Uma delas soa particularmente pertinente a um Brasil enredado na complexa busca de um novo impulso de crescimento em meio à desordem mundial.
Até que ponto uma alternativa ao arrocho ensaiado por aqui é viável, sem se recorrer à mão da democracia que tão bons serviços prestou aos islandeses?
A tarefa de ajudar a mão do mercado – reordenando-a em favor da sociedade -- não parece estar ao alcance, nem nas cogitações, da democracia representativa realmente existente no país.
Eduardo Cunha e o seu agendamento religioso homofóbico que o digam.
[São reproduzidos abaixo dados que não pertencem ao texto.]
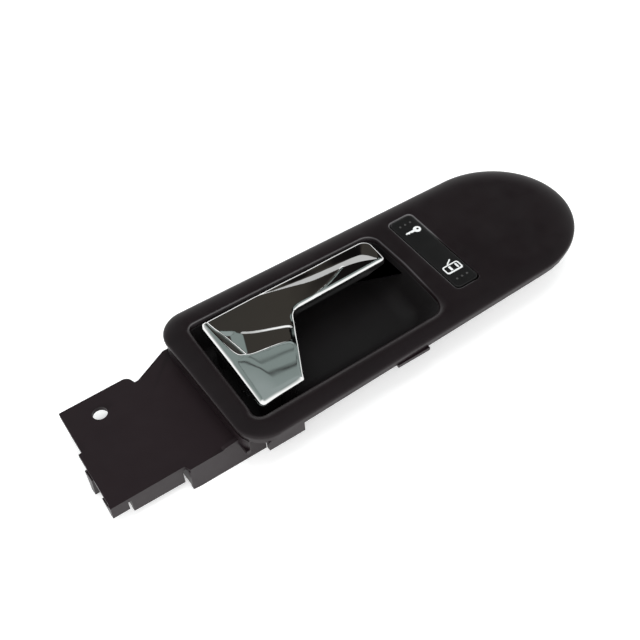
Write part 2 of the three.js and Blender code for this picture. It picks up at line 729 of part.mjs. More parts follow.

A Islândia conseguiu driblar essa armadilha graças ao arcabouço plebiscitário de uma democracia em que 1.500 assinaturas bastam para se convocar uma consulta popular.
O equilíbrio reiterado pelo presidente islandês entre as duas mãos derrapa quando esse extravasamento do poder para a rua é boicotado pelo intercurso da política com o numerário empresarial.
Ademais de erradicar o financiamento privado de campanhas, o Brasil precisa reforçar a mão da democracia na rua, se quiser um dia redesenhar sua travessia para um novo ciclo de desenvolvimento, sem delegar ao mercado a distribuição do seu custo.